The media’s normalisation of this stark dichotomy serves as a clever mask, blurring the distinct ideas, values, beliefs, and actions and presenting them as an unquestionable reality, conventional wisdom, or unavoidable outcome.

This normalisation process concerns how society regards specific values and behaviours as standard and expected. When we turn “normal” into a verb, we can see that normalisation is a social decision and process that goes unseen and is less likely to be questioned. We take normalisation for granted as a characteristic of everyday power.

In his 1975 work Governing the Social in Neoliberal Times, Michel Foucault compellingly exposes the hidden dynamics of power that shape what is considered normal in society. This power, he argues, not only influences individuals but also moulds ideas and behaviours. Recognising and understanding the mechanisms through which power normalises and shapes subjects in neoliberal societies is essential.

The Ambani wedding during an ambient genocide foregrounds the issue of a contested public imagination and the manufacture of a social imaginary. It is all about juxtaposition, context, and demand for the audience’s attention. It has directly impacted our ability to analyse reality and imagine it.

Imaginal sculpture

The Ambani wedding is like an imaginal sculpture – a meticulous collage of popular culture, tradition, politics and history in which disparate elements resonate harmoniously. It offers a multifaceted exploration of the contemporary moment.

The imagery from the Ambani wedding impels viewers into an immersive exploration, inviting them to decipher the intricate language of our present condition and unearth the underlying archaeology of its structures. This visual spectacle fosters a nuanced understanding of the complicated interplay between memory and political syntax.

In its fleeting materiality, the imagery of the Ambani wedding assumes the role of powerful artefacts of political affect. These circulating images give rise to what Chiara Bottici describes as “imaginal politics,” urging us to rethink how politics and our collective imagination intersect. They invite us to imagine a reality that transcends conventional boundaries, blending the tangible with the intangible and bridging individual and societal perspectives.

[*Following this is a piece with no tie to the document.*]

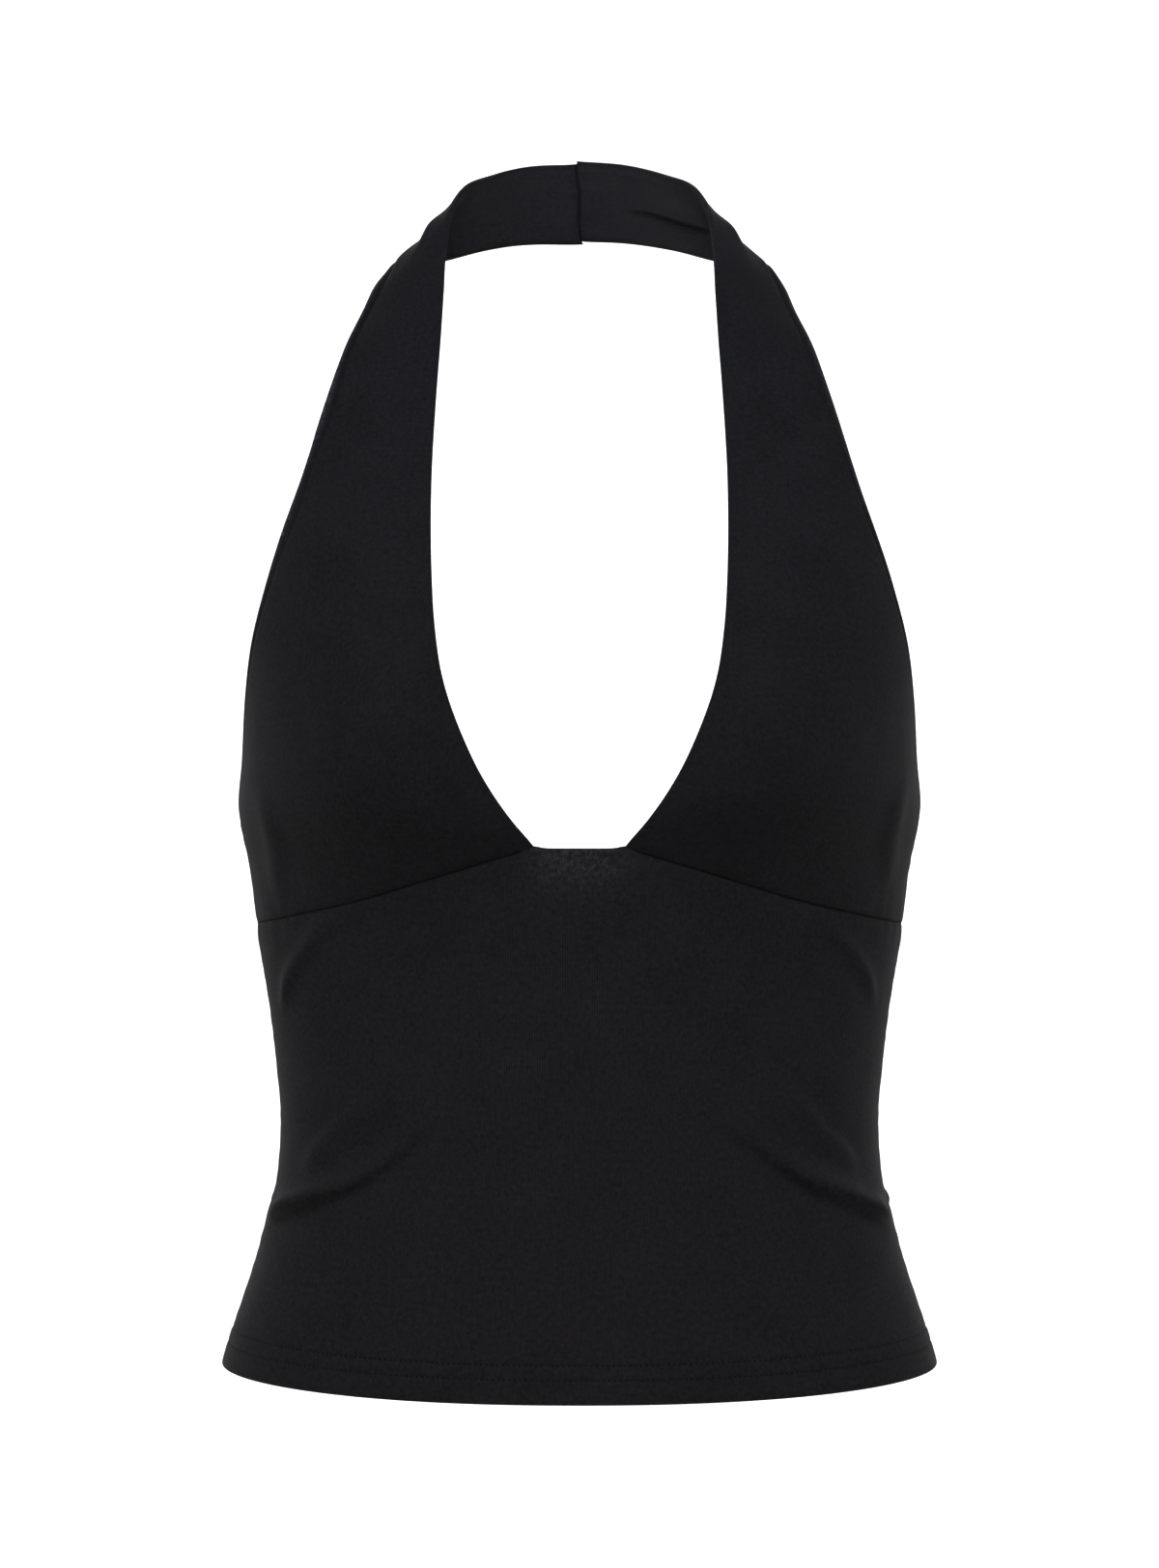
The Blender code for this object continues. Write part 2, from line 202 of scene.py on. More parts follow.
RIGHT_PANEL_FOLDS = (
    # under the arm
    Fold(
        ((0.133, 0.068), (0.1285, 0.0554), (0.1245, 0.0434), (0.125, 0.0335), (0.13, 0.0223),
         (0.1375, 0.009)),
        0.0015, 0.008, 0.0095, 0.45, 0.3,
    ),
    # lengthwise, where the strap turns over beside the neck
    Fold(((0.0136, 0.322), (0.0134, 0.338), (0.013, 0.355)), 0.0014, 0.004, 0.004, 0.5, 0.5),
    Fold(((0.0196, 0.318), (0.0194, 0.334), (0.019, 0.35)), -0.0007, 0.0026, 0.0026, 0.5, 0.5),
    Fold(((0.029, 0.308), (0.0288, 0.324), (0.0282, 0.34)), 0.0014, 0.0046, 0.0046, 0.5, 0.5),
    # behind the neck
    Fold(
        ((0.0188, 0.348), (0.019, 0.357), (0.0192, 0.3653), (0.019, 0.3712), (0.0186, 0.3811),
         (0.0187, 0.3889), (0.0196, 0.3968), (0.0204, 0.404)),
        -0.0034, 0.0017, 0.009, 0.24, 0.6,
    ),
)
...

The concept of the imaginal stands out as the most compelling theoretical tool for understanding the complex relationship between politics and our capacity to create images. Applying this framework to contemporary politics reveals that it can illuminate many paradoxes. One of the most striking revelations is a political landscape flooded with images yet astonishingly devoid of genuine imagination. This analysis highlights the superficial nature of political imagery while exposing the more profound, often overlooked absence of creative thought that defines our current political climate.

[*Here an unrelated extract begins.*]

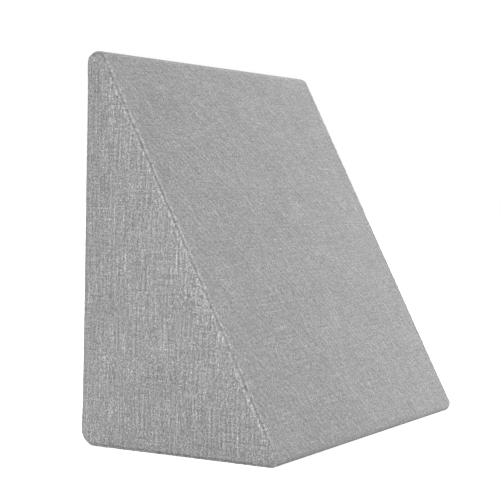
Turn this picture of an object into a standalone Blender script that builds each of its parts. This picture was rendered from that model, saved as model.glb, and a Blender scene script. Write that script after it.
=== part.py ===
"""Wedge pillow: a firm foam wedge in a tight sewn cloth cover, standing on its short face.

Metres, +Z up. The origin is under the middle of the pillow, on the surface that it stands on.
The slope faces -Y, the upright back +Y, and the two triangular sides face along X.
"""

import math

import bmesh
import bpy
import numpy as np

# Driving dimensions, to the lines where the flat faces would meet if no edge was rounded
WIDTH = 0.600
BACK_HEIGHT = 0.577
BASE_DEPTH = 0.306

# Rounding of the three folds that run along the width
RIDGE_RADIUS = 0.0165
TOE_RADIUS = 0.011
HEEL_RADIUS = 0.018

# Rounding of the sewn edges round each side, drawn in more between the corners than at them
SEAM_RADIUS_MIDDLE = 0.011
SEAM_RADIUS_CORNER = 0.008

# Crown: how far the filling pushes a panel out, and how far in from its edges it gets there
SLOPE_CROWN = 0.006
BACK_CROWN = 0.004
SIDE_CROWN = 0.006
BASE_CROWN = 0.0
CROWN_REACH = 0.110

# Fineness of the mesh
ARC_STEP = math.radians(13)
PANEL_SPANS = 12
HALF_WIDTH_SPANS = 8
SEAM_ARC_SPANS = 6
SIDE_RINGS = 9

CLOTH_GREY = (0.37, 0.37, 0.37, 1.0)
CLOTH_ROUGHNESS = 0.92


def rise(distance):
    """Share of the crown reached this far in from an edge: it eases from 0 at the edge to 1."""
    share = np.clip(distance / CROWN_REACH, 0.0, 1.0)
    return share * share * (3.0 - 2.0 * share)


def folds():
    """The end view's corners in (y, z), anticlockwise, each with its radius and the next panel's crown."""
    heel = np.array([BASE_DEPTH / 2, 0.0])
    ridge = np.array([BASE_DEPTH / 2, BACK_HEIGHT])
    toe = np.array([-BASE_DEPTH / 2, 0.0])
    return [
        (heel, HEEL_RADIUS, BACK_CROWN),
        (ridge, RIDGE_RADIUS, SLOPE_CROWN),
        (toe, TOE_RADIUS, BASE_CROWN),
    ]


def outward_normals(corners):
    """The normal of each side, the side that runs from a corner to the next."""
    normals = []
    for start, end in zip(corners, corners[1:] + corners[:1]):
        along = (end - start) / np.linalg.norm(end - start)
        normals.append(np.array([along[1], -along[0]]))
    return normals


def corner_arc(corner, radius, normal_in, normal_out):
    """Points and normals of the arc that rounds a corner and touches the sides before and after it."""
    facing = float(np.dot(normal_in, normal_out))
    first = math.atan2(normal_in[1], normal_in[0])
    turn = math.acos(facing)
    angles = first + np.linspace(0.0, turn, math.ceil(turn / ARC_STEP) + 1)
    normals = np.stack([np.cos(angles), np.sin(angles)], axis=1)
    centre = corner - radius * (normal_in + normal_out) / (1.0 + facing)
    return centre + radius * normals, normals


def end_view():
    """The rounded outline in (y, z): points, normals, distances from the nearer fold, and crowns.

    The distance is 0 on the arcs, and the crown is that of the panel which the point is on.
    """
    corners = [corner for corner, _, _ in folds()]
    normals = outward_normals(corners)
    arcs = [corner_arc(c, r, normals[i - 1], normals[i]) for i, (c, r, _) in enumerate(folds())]
    outline, facing, from_fold, crowns = [], [], [], []
    for i, (_, _, crown) in enumerate(folds()):
        arc, arc_normals = arcs[i]
        next_arc = arcs[(i + 1) % len(arcs)][0]
        share = np.linspace(0.0, 1.0, PANEL_SPANS + 1)[1:-1]
        panel = arc[-1] + np.outer(share, next_arc[0] - arc[-1])
        length = np.linalg.norm(next_arc[0] - arc[-1])
        outline += [arc, panel]
        facing += [arc_normals, np.tile(normals[i], (len(share), 1))]
        from_fold += [np.zeros(len(arc)), length * np.minimum(share, 1.0 - share)]
        crowns += [np.zeros(len(arc)), np.full(len(share), crown)]
    return tuple(np.concatenate(part) for part in (outline, facing, from_fold, crowns))


def side_middle():
    """The point of the end view that is equally far from all three sides."""
    corners = [corner for corner, _, _ in folds()]
    opposite = [np.linalg.norm(corners[i - 1] - corners[i - 2]) for i in range(len(corners))]
    return sum(length * corner for length, corner in zip(opposite, corners)) / sum(opposite)


def side_crown(points):
    """How far a side panel stands out at these (y, z) points: its crown, eased from each of its seams."""
    corners = [corner for corner, _, _ in folds()]
    share = np.ones(len(points))
    for corner, normal in zip(corners, outward_normals(corners)):
        share *= rise((corner - points) @ normal - SEAM_RADIUS_MIDDLE)
    return SIDE_CROWN * share


def half_rings():
    """Rings of (x, y, z) points from the middle of the width out to the last ring round the side's middle.

    First the strip that wraps slope, back and base, then the quarter arc of the sewn edge, then the side
    panel, whose rings shrink towards its middle.
    """
    outline, normals, from_fold, crown = end_view()
    seam_radius = SEAM_RADIUS_CORNER + (SEAM_RADIUS_MIDDLE - SEAM_RADIUS_CORNER) * rise(from_fold)
    straight_half = WIDTH / 2 - seam_radius
    rings = []
    for u in np.linspace(0.0, 1.0, HALF_WIDTH_SPANS + 1):
        lift = crown * rise(from_fold) * rise((1.0 - u) * straight_half)
        rings.append(np.column_stack([u * straight_half, outline + lift[:, None] * normals]))
    for turn in np.linspace(0.0, math.pi / 2, SEAM_ARC_SPANS + 1)[1:]:
        inset = seam_radius * (1.0 - math.cos(turn))
        x = straight_half + seam_radius * math.sin(turn)
        rings.append(np.column_stack([x, outline - inset[:, None] * normals]))
    panel_edge = outline - seam_radius[:, None] * normals
    middle = side_middle()
    for t in np.linspace(1.0, 0.0, SIDE_RINGS + 1)[1:-1]:
        points = middle + t * (panel_edge - middle)
        rings.append(np.column_stack([WIDTH / 2 + side_crown(points), points]))
    return np.array(rings)


def pillow_points():
    """All rings from the left side to the right one, and the two points in the middle of the sides."""
    right = half_rings()
    left = right[:0:-1] * np.array([-1.0, 1.0, 1.0])
    rings = np.concatenate([left, right])
    y, z = side_middle()
    reach = WIDTH / 2 + side_crown(np.array([[y, z]]))[0]
    poles = np.array([[-reach, y, z], [reach, y, z]])
    middle_depth = (rings[..., 1].max() + rings[..., 1].min()) / 2
    origin = np.array([0.0, middle_depth, 0.0])
    return rings - origin, poles - origin


def build_pillow():
    """One closed mesh: quads between neighbouring rings, and a fan of triangles in each side's middle."""
    rings, poles = pillow_points()
    mesh = bpy.data.meshes.new("wedge_pillow")
    shape = bmesh.new()
    grid = [[shape.verts.new(point) for point in ring] for ring in rings]
    left_pole, right_pole = (shape.verts.new(point) for point in poles)
    around = len(grid[0])
    for ring, following in zip(grid, grid[1:]):
        for j in range(around):
            k = (j + 1) % around
            shape.faces.new((ring[j], ring[k], following[k], following[j]))
    for j in range(around):
        k = (j + 1) % around
        shape.faces.new((left_pole, grid[0][k], grid[0][j]))
        shape.faces.new((right_pole, grid[-1][j], grid[-1][k]))
    bmesh.ops.recalc_face_normals(shape, faces=shape.faces)
    shape.to_mesh(mesh)
    shape.free()
    mesh.shade_smooth()
    pillow = bpy.data.objects.new("wedge_pillow", mesh)
    bpy.context.scene.collection.objects.link(pillow)
    return pillow


def cover_cloth():
    """Matt grey woven cloth."""
    material = bpy.data.materials.new("cover_cloth")
    material.use_nodes = True
    shader = material.node_tree.nodes["Principled BSDF"]
    shader.inputs["Base Color"].default_value = CLOTH_GREY
    shader.inputs["Roughness"].default_value = CLOTH_ROUGHNESS
    shader.inputs["Metallic"].default_value = 0.0
    return material


for old in list(bpy.data.objects):
    bpy.data.objects.remove(old)

build_pillow().data.materials.append(cover_cloth())
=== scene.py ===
"""Looks of a firm wedge pillow in a tight grey linen-look cover, standing on its short face.

Metres, +Z up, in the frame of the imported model: the slope faces -Y and the upright back +Y.
"""

import math

import bpy
import numpy as np
from mathutils import Matrix, Vector


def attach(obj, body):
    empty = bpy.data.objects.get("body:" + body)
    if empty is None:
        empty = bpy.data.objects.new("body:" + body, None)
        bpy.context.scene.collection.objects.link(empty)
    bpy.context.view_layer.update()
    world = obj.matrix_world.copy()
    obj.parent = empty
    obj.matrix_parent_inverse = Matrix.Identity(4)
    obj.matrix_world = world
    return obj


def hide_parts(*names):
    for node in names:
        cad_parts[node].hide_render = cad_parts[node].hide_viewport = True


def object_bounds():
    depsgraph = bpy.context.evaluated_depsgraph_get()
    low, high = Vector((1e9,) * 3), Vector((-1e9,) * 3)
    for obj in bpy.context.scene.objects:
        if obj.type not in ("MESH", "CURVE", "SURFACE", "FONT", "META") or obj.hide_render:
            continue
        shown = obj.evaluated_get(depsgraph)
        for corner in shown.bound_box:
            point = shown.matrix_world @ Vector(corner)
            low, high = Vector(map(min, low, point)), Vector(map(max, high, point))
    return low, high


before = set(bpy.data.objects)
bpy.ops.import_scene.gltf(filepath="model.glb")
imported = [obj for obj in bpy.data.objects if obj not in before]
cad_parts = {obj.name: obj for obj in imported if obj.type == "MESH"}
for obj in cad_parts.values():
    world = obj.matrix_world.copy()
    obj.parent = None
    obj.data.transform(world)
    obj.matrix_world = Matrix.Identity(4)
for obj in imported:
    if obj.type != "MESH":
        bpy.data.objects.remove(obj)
cad_low, cad_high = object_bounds()


# The camera
# A long lens at the height of the pillow's middle, looking at the left side and, past it, along the slope.
# It is aimed a little off the pillow's middle and leans a little, as the photograph's does.

# The lines where the flat faces would meet if no edge was rounded, which are the cover's cut sizes, and the
# swell of the back
WIDTH = 0.600
BACK_HEIGHT = 0.577
BASE_DEPTH = 0.306
BACK_CROWN = 0.004

CAMERA_AZIMUTH = math.radians(-62.88)
CAMERA_ELEVATION = math.radians(2.09)
CAMERA_DISTANCE = 2.264
AIM_RIGHT = math.radians(-1.371)
AIM_UP = math.radians(-0.774)
CAMERA_ROLL = math.radians(1.283)
SENSOR_WIDTH = 36.0
LENS = 111.8

back_plane = cad_high.y - BACK_CROWN
wedge_middle = Vector((0.0, back_plane - BASE_DEPTH / 2, BACK_HEIGHT / 2))


def aimed_axes(azimuth, elevation, aim_right, aim_up, roll):
    """Back, right and up of a camera that looks at a point, then is turned, tipped and rolled off it."""
    back = Vector(
        (
            math.sin(azimuth) * math.cos(elevation),
            -math.cos(azimuth) * math.cos(elevation),
            math.sin(elevation),
        )
    )
    right = (-back).cross(Vector((0, 0, 1))).normalized()
    up = right.cross(-back)
    forward = (-back + right * math.tan(aim_right) + up * math.tan(aim_up)).normalized()
    right = forward.cross(Vector((0, 0, 1))).normalized()
    up = right.cross(forward)
    rolled_right = right * math.cos(roll) + up * math.sin(roll)
    rolled_up = up * math.cos(roll) - right * math.sin(roll)
    return back, rolled_right, rolled_up, forward


def photo_camera():
    """The camera at the photograph's place, with its matrix made from its right, up and backward axes."""
    back, right, up, forward = aimed_axes(
        CAMERA_AZIMUTH, CAMERA_ELEVATION, AIM_RIGHT, AIM_UP, CAMERA_ROLL
    )
    data = bpy.data.cameras.new("photo_camera")
    data.sensor_width = SENSOR_WIDTH
    data.lens = LENS
    camera = bpy.data.objects.new("photo_camera", data)
    bpy.context.scene.collection.objects.link(camera)
    place = Matrix((right, up, -forward)).transposed().to_4x4()
    place.translation = wedge_middle + back * CAMERA_DISTANCE
    camera.matrix_world = place
    bpy.context.scene.camera = camera


photo_camera()


# The cover
# One strip of cloth wraps the slope, the back and the base, and a triangular panel closes each side.
# They are sewn edge to edge with a plain seam, turned in, and pulled tight over the filling.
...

The wedding’s poignant focus on the public sphere and its performativity testify to an unwavering commitment to the public, extending its impact beyond its fleeting existence. Its allure and significance beckon us to engage with a deeply perceptive and evocative narrative, compelling us to fathom the intricate relationship between memory and the syntax of politics on a profound and persuasive level.

As Santosh Desai observed, “Imagine a world where desires know no bounds, financial constraints fade away, and choices are limitless. We often ponder this question in our dreams, which is an opportunity to explore what could be. Yet, the answer to any question in India inevitably leads to Bollywood.” So, an Ambani wedding needs a splash of Bollywood fantasy. What does that say about Bollywood’s chokehold on our imagination?

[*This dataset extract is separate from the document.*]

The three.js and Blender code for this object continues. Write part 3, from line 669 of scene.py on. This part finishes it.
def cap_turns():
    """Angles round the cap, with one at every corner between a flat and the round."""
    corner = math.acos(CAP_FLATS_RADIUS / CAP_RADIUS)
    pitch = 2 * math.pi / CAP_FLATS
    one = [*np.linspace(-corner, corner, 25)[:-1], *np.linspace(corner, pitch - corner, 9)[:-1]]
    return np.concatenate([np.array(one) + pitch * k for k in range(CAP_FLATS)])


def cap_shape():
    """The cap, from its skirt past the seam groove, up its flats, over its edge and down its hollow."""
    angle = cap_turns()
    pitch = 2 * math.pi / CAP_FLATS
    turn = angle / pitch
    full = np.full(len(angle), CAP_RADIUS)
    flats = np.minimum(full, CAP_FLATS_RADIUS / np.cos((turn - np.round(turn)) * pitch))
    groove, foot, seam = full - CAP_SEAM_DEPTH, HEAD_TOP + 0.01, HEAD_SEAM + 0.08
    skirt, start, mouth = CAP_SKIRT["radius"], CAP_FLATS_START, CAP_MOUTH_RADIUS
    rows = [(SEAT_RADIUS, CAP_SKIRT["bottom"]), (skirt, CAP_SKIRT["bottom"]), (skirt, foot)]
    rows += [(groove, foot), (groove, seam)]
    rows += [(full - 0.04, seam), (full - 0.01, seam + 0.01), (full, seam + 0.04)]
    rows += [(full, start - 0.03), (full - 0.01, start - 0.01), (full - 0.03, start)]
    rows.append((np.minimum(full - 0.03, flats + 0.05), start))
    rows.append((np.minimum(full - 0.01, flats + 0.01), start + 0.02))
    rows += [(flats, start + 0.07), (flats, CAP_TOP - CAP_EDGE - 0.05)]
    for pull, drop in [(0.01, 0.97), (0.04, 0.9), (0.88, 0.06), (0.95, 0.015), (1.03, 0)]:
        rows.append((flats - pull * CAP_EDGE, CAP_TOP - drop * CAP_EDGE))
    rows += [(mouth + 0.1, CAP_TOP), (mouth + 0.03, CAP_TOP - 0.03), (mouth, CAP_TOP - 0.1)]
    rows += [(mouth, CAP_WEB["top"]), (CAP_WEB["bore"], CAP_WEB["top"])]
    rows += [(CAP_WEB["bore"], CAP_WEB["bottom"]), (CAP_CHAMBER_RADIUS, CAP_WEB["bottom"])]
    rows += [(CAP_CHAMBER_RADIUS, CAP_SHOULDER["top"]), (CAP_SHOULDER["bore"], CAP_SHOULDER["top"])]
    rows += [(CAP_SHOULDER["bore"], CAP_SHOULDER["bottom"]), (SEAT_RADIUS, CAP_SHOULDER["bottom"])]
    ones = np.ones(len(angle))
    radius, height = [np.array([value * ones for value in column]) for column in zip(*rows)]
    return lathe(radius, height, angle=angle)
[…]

But do we have the capacity to imagine? Are we allowed to imagine? Can we build our capacities to imagine? Do we have sites for imagination?

Social imaginary

So, the more profound question is: What does it tell us about the state of our social imaginary?

The social imaginary is the invisible force that holds society together. It creates the network of meanings and structures that guide our actions, values and shared identity.

Social imaginaries explain how social, cultural, and political phenomena are understood and problematised. Explorations of social imaginaries comprise inquiries not only into horizons of cultural meaning that fundamentally shape each society but also into their further articulation as instituted (and instituting) cultural projects of power and social doing.

Emphasising the importance of imagination and creativity in societal change, the Greek-French philosopher Cornelius Castoriadis offers a thought-provoking perspective on how we engage with reality. He argues that we create and explore new paths to understand the world instead of seeking absolute truth. As we navigate this metaphorical labyrinth, we simultaneously build new connections. He asserted that individuals and societies should strive for self-determination and self-creation, rejecting the notion of pre-determined social structures or historical inevitability.

As reality has fallen apart, Castoriadis explains that our social and historical world—our lifeworld—is understood in fragments. We learn it by questioning, debating, and engaging with it. He calls this process “thoughtful doing,” which is crucial for social, cultural, and historical development. Does Ambani’s wedding offer us that moment of thoughtful doing?

Through ‘thoughtful doing’, Castoriadis highlights the importance of active and reflective engagement in shaping our understanding of reality. This approach fosters continuous growth and deeper insights into the cultural and historical contexts that define our lives.

Let’s hope we don’t have to survive a post-wedding avalanche of events.

Narendra Pachkhédé is a critic, essayist and writer who splits his time between Toronto, London and Geneva.